An eighth grader on his way to an after-school program was fatally shot Thursday afternoon after stopping to talk with a friend at a Metro station, the victim's mother told News4.
The victim, 14-year-old Avion Evans, attended Ida B. Wells Middle School.
Police say someone pulled out a gun and fired into a small crowd of teens who were fighting on the platform at the Brookland station, located at 860 Monroe St. NE. Security officers were on the platform when Evans was shot and were able to get other riders to safety, Metro Transit Police Deputy Chief Maurice McKinney said.
Medics rushed Evans to a hospital, but he didn't survive.
Avion's mother, India Wells, said she got a call about the shooting from one of Avion's friends. She rushed to the station. Now, she says, she's just trying not to fall apart.
D.C. police are still looking for the shooter. They quickly released a few photos of the suspect but don’t know who he is.
Wells sat on the front porch of her Northeast D.C. home Friday and asked a question that at the moment has no answer: Why did the gunman fire into the crowd?

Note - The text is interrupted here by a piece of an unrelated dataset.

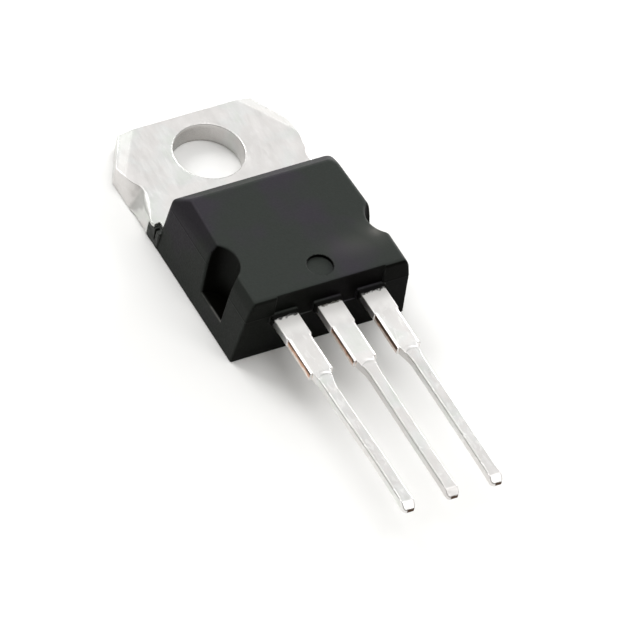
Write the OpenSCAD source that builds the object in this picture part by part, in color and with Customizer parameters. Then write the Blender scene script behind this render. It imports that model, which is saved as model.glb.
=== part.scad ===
// Three-lead voltage regulator in a flat-tab power package.
// Frame: origin at the centre of the mounting hole, on the back face of the
// tab. +Z is up out of the marked face, +Y runs past the hole to the free end
// of the tab, the leads run towards -Y. Millimetres.

/* [Heatsink tab] */
// Width of the tab across its two sides
tab_w = 10.3; // [10:0.05:10.5]
// Thickness of the tab
tab_t = 1.27; // [1.22:0.01:1.32]
// Distance from the hole centre to the free end of the tab
tab_end = 2.75; // [2.65:0.05:2.95]
// Diameter of the mounting hole
hole_d = 3.8; // [3.6:0.05:3.9]
// How far each corner is cut back along the free end
corner_x = 1.2; // [0.9:0.1:1.4]
// How far each corner is cut back along the side
corner_y = 2.1; // [1.7:0.1:2.3]
// Width of the pressed-down strip beside each cut corner
coin_w = 0.55; // [0.3:0.05:0.7]
// How far the strip falls at the cut corner
coin_drop = 0.18; // [0.1:0.02:0.26]
// How far the sheared slope on one side reaches in along the upper edge
slope_in = 0.75; // [0.4:0.05:0.8]

/* [Moulded body] */
// Width of the body at the back face
body_w = 10.16; // [10.06:0.02:10.2]
// Height of the marked face over the back face
body_h = 4.4; // [4.35:0.05:4.6]
// Distance from the hole centre to the lead end of the body, at the back face
body_front = 12.49; // [12.4:0.01:12.6]
// Length of the sloping face between the marked face and the tab end
rear_slope = 0.95; // [0.7:0.05:1]
// Upper radius of each side notch
notch_r = 1.4; // [1.25:0.05:1.5]
// Radius of each side notch at its floor
notch_floor_r = 1.08; // [0.9:0.02:1.1]
// Distance from the hole centre to the middle of the side notches
notch_y = 9.7; // [9.5:0.1:9.9]
// Radius of the round pin mark on the marked face
pin_mark_r = 0.7; // [0.5:0.05:0.75]
// Depth of the round pin mark
pin_mark_d = 0.08; // [0.04:0.02:0.12]

/* [Leads] */
// Distance between the centres of neighbouring leads
pitch = 2.54; // [2.5:0.01:2.6]
// Thickness of the lead strip
lead_t = 0.5; // [0.48:0.01:0.55]
// Height of the underside of the leads over the back face
lead_z = 2.55; // [2.5:0.01:2.6]
// Width of the wide part of a lead
lead_wide = 1.36; // [1.2:0.02:1.44]
// Width of the narrow part of a lead
lead_narrow = 0.7; // [0.61:0.01:0.8]
// Distance from the hole centre to the end of the wide part
wide_end = 16.8; // [16.4:0.1:17]
// Distance from the hole centre to the end of the taper
taper_end = 18.1; // [17.8:0.1:18.4]
// Distance from the hole centre to the tip of the leads
lead_end = 26.48; // [25.8:0.02:26.6]

/* [Inside] */
// Side of the square silicon die
die_size = 2.6; // [2:0.1:2.8]
// Thickness of the silicon die
die_t = 0.25; // [0.2:0.01:0.3]
// Thickness of the solder under the die
solder_t = 0.05; // [0.04:0.01:0.06]
// Diameter of the bond wires
wire_d = 0.15; // [0.1:0.01:0.18]

/* [Hidden] */
e = 0.01;
tw = tab_w / 2;
bw = body_w / 2;
lead_top = lead_z + lead_t;
mid_z = lead_top + 0.05;          // height of the parting line
body_y0 = -3.5;                   // rear of the body at the back face
body_y1 = -3.62;                  // rear of the body at the tab's top face
shoulder_y = -3.42;               // where the tab steps in to its waist
slug_w = 4.05;                    // half width of the tab inside the body
slug_end = -11.3;                 // inner end of the tab inside the body
die_y = -6.9;                     // centre of the die
die_top = tab_t + solder_t + die_t;
post_y0 = -9.75;                  // inner end of the bond posts
foot_h = 0.06;                    // height of the foot of a bond wire

// Everything on the far side of a plane through p, along direction n.
module beyond(p, n, s = 14) {
    l = norm(n);
    translate(p)
        rotate([0, acos(n[2] / l), atan2(n[1], n[0])])
            translate([-s / 2, -s / 2, 0]) cube(s);
}

// Half profile of a lead outside and inside the body, seen from above.
function lead_side(s) = [
    [s * lead_wide / 2, -12.0],
    [s * lead_wide / 2, -wide_end],
    [s * (lead_wide / 2 - 0.14), -wide_end - 0.07],
    [s * lead_narrow / 2, -taper_end],
    [s * lead_narrow / 2, -lead_end + 0.12],
    [s * (lead_narrow / 2 - 0.08), -lead_end]
];

function reversed(a) = [for (i = [len(a) - 1 : -1 : 0]) a[i]];

// The stamped strip of one lead, from just inside the body to the tip, with
// the upper edge of the tip sheared to a slope.
module lead_strip() {
    difference() {
        translate([0, 0, lead_z]) linear_extrude(lead_t)
            polygon(concat(lead_side(-1), reversed(lead_side(1))));
        beyond([0, -lead_end + 0.4, lead_top], [0, -0.34, 0.4], 2);
    }
}

// The flat post at the inner end of an outer lead, with its anchor neck.
module bond_post(s) {
    translate([0, 0, lead_z]) linear_extrude(lead_t) polygon([
        [-lead_wide / 2, -12.0], [-lead_wide / 2, -11.55],
        [-0.45, -11.45], [-0.45, -11.25],
        [s < 0 ? -0.95 : -1.15, -11.05], [s < 0 ? -0.95 : -1.15, post_y0],
        [s < 0 ? 1.15 : 0.95, post_y0], [s < 0 ? 1.15 : 0.95, -11.05],
        [0.45, -11.25], [0.45, -11.45],
        [lead_wide / 2, -11.55], [lead_wide / 2, -12.0]]);
}

module outer_lead(s) {
    translate([s * pitch, 0, 0]) {
        lead_strip();
        bond_post(s);
    }
}

module input_lead() { color([0.85, 0.85, 0.83]) outer_lead(-1); }

module output_lead() { color([0.85, 0.85, 0.83]) outer_lead(1); }

// What the sheared slope takes off one side of the tab.
module side_slope(s) {
    hull() polyhedron(points = [
        for (z = [tab_t, tab_t + 0.4]) each [
            [s * (tw - slope_in), -1.05, z], [s * (tw - slope_in), -2.1, z],
            [s * tw, 0.55, z], [s * tw, -2.6, z],
            [s * (tw + 0.4), 0.55, z], [s * (tw + 0.4), -2.6, z]],
        [s * tw, -1.05, 0.06], [s * tw, -2.1, 0.06],
        [s * (tw + 0.4), -1.05, 0.06], [s * (tw + 0.4), -2.1, 0.06]],
        faces = [[0, 1, 2], [3, 4, 5], [6, 7, 8], [9, 10, 11],
                 [12, 13, 14], [13, 14, 15]]);
}

// The tab, its hidden part inside the body and the centre lead are one
// stamping: the lead leaves the thick part, rises and runs out level.
module heatsink_tab() {
    color([0.84, 0.84, 0.82]) union() {
        difference() {
            union() {
                linear_extrude(tab_t) polygon([
                    [-tw, shoulder_y], [-tw, tab_end - corner_y],
                    [-tw + corner_x, tab_end], [tw - corner_x, tab_end],
                    [tw, tab_end - corner_y], [tw, shoulder_y],
                    [4.72, shoulder_y], [4.72, -4.3], [slug_w, -4.6],
                    [slug_w, slug_end], [-slug_w, slug_end],
                    [-slug_w, -4.6], [-4.72, -4.3], [-4.72, shoulder_y]]);
            }
            translate([0, 0, -1]) cylinder(h = 4, d = hole_d, $fn = 96);
            // pressed-down strips beside the cut corners
            for (s = [-1, 1]) {
                l = norm([corner_x, corner_y]);
                nx = s * corner_y / l;
                ny = corner_x / l;
                beyond([s * (tw - corner_x) - nx * coin_w,
                        tab_end - ny * coin_w, tab_t],
                       [nx * coin_drop, ny * coin_drop, coin_w], 5);
            }
            // sheared slope on one side, falling from the upper edge
            side_slope(-1);
            // undercut along the inner edges, which the moulding grips
            for (s = [-1, 1])
                translate([s * slug_w - 0.3, slug_end - 1, -1])
                    cube([0.6, 11.3 - 5 + 1, 1.45]);
            translate([-5, slug_end - 0.5, -1]) cube([10, 0.8, 1.45]);
            // cross grooves that key the moulding to the tab
            for (y = [-4.75, -10.2])
                translate([0, y, tab_t]) rotate([45, 0, 0])
                    cube([20, 0.32, 0.32], center = true);
        }
        // rising neck of the centre lead
        rotate([90, 0, 90]) translate([0, 0, -lead_wide / 2])
            linear_extrude(lead_wide) polygon([
                [slug_end + 0.25, tab_t - lead_t],
                [slug_end - 0.15, tab_t - lead_t],
                [-12.05, lead_z], [-12.05, lead_top],
                [-11.95, lead_top],
                [slug_end, tab_t], [slug_end + 0.25, tab_t]]);
        lead_strip();
    }
}

// Silicon die and the solder under it.
module silicon_die() {
    color([0.35, 0.36, 0.42])
        translate([-die_size / 2, die_y - die_size / 2, tab_t + solder_t])
            cube([die_size, die_size, die_t]);
}

module die_attach_solder() {
    color([0.6, 0.6, 0.62])
        translate([-die_size / 2 - 0.12, die_y - die_size / 2 - 0.12, tab_t])
            cube([die_size + 0.24, die_size + 0.24, solder_t]);
}

// A round bar from a to b.
module bar(a, b, d) {
    v = b - a;
    l = norm(v);
    translate(a) rotate([0, acos(v[2] / l), atan2(v[1], v[0])])
        cylinder(h = l, d = d, $fn = 24);
}

// A bond wire: a flat foot at each end, two risers and a span at height z.
module bond_wire(a, b, z) {
    v = [b[0] - a[0], b[1] - a[1], 0];
    u = v / norm(v);
    pa = [a[0], a[1], z];
    pb = [b[0] - u[0] * 0.35, b[1] - u[1] * 0.35, z - 0.1];
    union() {
        translate(a) cylinder(h = foot_h, d = wire_d * 1.9, $fn = 24);
        translate(b) cylinder(h = foot_h, d = wire_d * 1.9, $fn = 24);
        bar(a + [0, 0, foot_h / 2], pa, wire_d);
        bar(pa, pb, wire_d);
        bar(pb, b + [0, 0, foot_h], wire_d);
        translate(pa) sphere(d = wire_d * 1.08, $fn = 24);
        translate(pb) sphere(d = wire_d * 1.08, $fn = 24);
    }
}

module input_bond_wire() {
    color([0.9, 0.9, 0.92])
        bond_wire([-0.85, die_y - 0.9, die_top],
                  [-pitch + 0.55, post_y0 - 0.45, lead_top], lead_top + 0.5);
}

module output_bond_wire() {
    color([0.9, 0.9, 0.92])
        bond_wire([0.9, die_y - 0.95, die_top],
                  [pitch - 0.2, post_y0 - 0.75, lead_top], lead_top + 0.55);
}

module output_sense_wire() {
    color([0.9, 0.9, 0.92])
        bond_wire([0.95, die_y + 0.1, die_top],
                  [pitch + 0.35, post_y0 - 0.45, lead_top], lead_top + 0.45);
}

module ground_bond_wire() {
    color([0.9, 0.9, 0.92])
        bond_wire([-0.9, die_y + 0.4, die_top],
                  [-2.6, die_y + 0.9, tab_t], die_top + 0.45);
}

// All the pieces that the moulding closes round.
module inner_parts() {
    heatsink_tab();
    input_lead();
    output_lead();
    silicon_die();
    die_attach_solder();
    input_bond_wire();
    output_bond_wire();
    output_sense_wire();
    ground_bond_wire();
}

// Outside of the moulding: the side view and the end view crossed.
module body_block() {
    y1 = -body_front;
    intersection() {
        rotate([90, 0, 90]) translate([0, 0, -6]) linear_extrude(12) polygon([
            [y1, 0], [y1 - 0.17, mid_z], [y1 - 0.15, body_h - 0.1],
            [y1 - 0.06, body_h],
            [body_y1 - 0.5 - rear_slope, body_h],
            [body_y1 - 0.5, body_h - 0.85 * rear_slope],
            [body_y1, tab_t], [body_y0, 0]]);
        rotate([90, 0, 0]) translate([0, 0, 2]) linear_extrude(12) polygon([
            [-bw, 0], [-bw + 0.28, mid_z], [-bw + 0.44, body_h - 0.42],
            [-bw + 0.7, body_h], [bw - 0.7, body_h],
            [bw - 0.44, body_h - 0.42], [bw - 0.28, mid_z], [bw, 0]]);
    }
}

// Black moulding compound, one piece, closed round everything inside it.
module moulded_body() {
    color([0.16, 0.16, 0.16]) difference() {
        union() {
            difference() {
                body_block();
                for (s = [-1, 1]) {
                    // broad slope along the top edge, widest at the tab end
                    beyond([s * 4.22, -5.07, body_h], [s * 0.86, 0.035, 0.5]);
                    // corner at the tab end, top to bottom
                    beyond([s * (bw - 0.48), -4.2, body_h], [s * 1, 0.9, 0.12]);
                    // side notch, open at the side and the top
                    translate([s * (bw + 0.07), -notch_y, tab_t + 0.03])
                        cylinder(h = body_h - tab_t - 0.03,
                                 r1 = notch_floor_r, r2 = notch_r, $fn = 64);
                }
                // middle of the lead end, set back a little over the leads
                translate([-3.12, -body_front - 1.05, lead_z - 0.1])
                    cube([6.32, 1, 3]);
                // round pin mark
                translate([0, -11.4, body_h - pin_mark_d])
                    cylinder(h = 1, r = pin_mark_r, $fn = 64);
            }
            // low ears beside the tab's waist
            for (s = [-1, 1])
                translate([s > 0 ? 4.6 : -5.08, -3.95, 0])
                    cube([0.48, 3.95 + shoulder_y, 1.12]);
            // moulding that creeps out along each lead
            for (x = [-pitch, 0, pitch])
                translate([x - lead_wide / 2 - 0.1, -13.12, lead_z - 0.08])
                    cube([lead_wide + 0.2, 1.04, lead_t + 0.14]);
        }
        // narrow slot between each ear and the body
        for (s = [-1, 1])
            translate([s * 5.1 - 0.2, -4.05, 0.3]) cube([0.4, 0.12, 1.05]);
        inner_parts();
    }
}

moulded_body();
heatsink_tab();
input_lead();
output_lead();
silicon_die();
die_attach_solder();
input_bond_wire();
output_bond_wire();
output_sense_wire();
ground_bond_wire();
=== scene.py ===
"""Looks of the three-lead voltage regulator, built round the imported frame.

Shapes are written as signed distances in millimetres, in the frame of the CAD,
and turned into meshes on a grid. Everything handed to Blender is in metres.
"""

import math  # noqa: E402

import bpy  # noqa: E402
import numpy as np  # noqa: E402
from mathutils import Matrix, Vector  # noqa: E402


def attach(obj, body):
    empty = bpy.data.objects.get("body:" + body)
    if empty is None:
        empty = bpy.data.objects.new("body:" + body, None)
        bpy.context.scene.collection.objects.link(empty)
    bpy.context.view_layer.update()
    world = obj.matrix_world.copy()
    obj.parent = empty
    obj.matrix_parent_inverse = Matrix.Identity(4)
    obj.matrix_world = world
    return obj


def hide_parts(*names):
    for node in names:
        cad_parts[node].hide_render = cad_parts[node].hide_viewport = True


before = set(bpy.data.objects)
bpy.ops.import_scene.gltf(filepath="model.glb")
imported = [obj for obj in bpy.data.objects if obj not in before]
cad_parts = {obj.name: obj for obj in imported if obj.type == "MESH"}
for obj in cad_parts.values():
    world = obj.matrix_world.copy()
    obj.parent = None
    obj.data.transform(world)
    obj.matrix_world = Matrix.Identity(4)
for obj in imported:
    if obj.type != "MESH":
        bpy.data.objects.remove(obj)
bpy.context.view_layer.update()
scene = bpy.context.scene

# ----------------------------------------------------------------- camera
# Rows of the view: right, down, forward. The eye is in millimetres.
VIEW = (
    (0.8728678, -0.4636778, 0.1520026),
    (-0.2582395, -0.7032685, -0.6623638),
    (0.4140220, 0.5389030, -0.7336003),
)
EYE = (-222.4825, -302.0041, 395.4475)
FOCAL_PX = 10502.63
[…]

"And that’s what hurts the most, because why? Why? I don’t understand. I don’t understand. Why? Why?" Wells asked. "I am at a loss for words."
She said Avion was not someone who got into many fights and so she keeps asking the same question.
"Losing my son to violence? My son wouldn’t harm nobody," she said. "Now he would defend himself, but, you know, he was a sweet kid. He was very smart, intelligent, very debative. A little bit arrogant," she added with a rueful chuckle. "Just keeping it real, but he was a good kid."
Wells said her son was on his way to an after-school program and had stopped to see a friend at the Brookland Metro station when he was shot. She has looked at the photos of the suspected shooter but said she doesn’t recognize him.
Police say the gunman and all the other teens on the platform ran after he opened fire.
"To pull out guns and to think that it's OK to take somebody off this Earth — like, you don’t know what you're taking from a family?" Wells said. "Put the shoe on the other foot. What if that’s your family? You have to think about your brother, your mom, your sister, like — anything can happen, so you've got to come to your senses and think before you act."
Wells said Avion loved to run track, work with computer graphics and debate.
She said hopes police make a swift arrest.
Wells said Avion had recently lost two of his brothers. When asked about the circumstances, she said she wasn't ready to talk about what happened.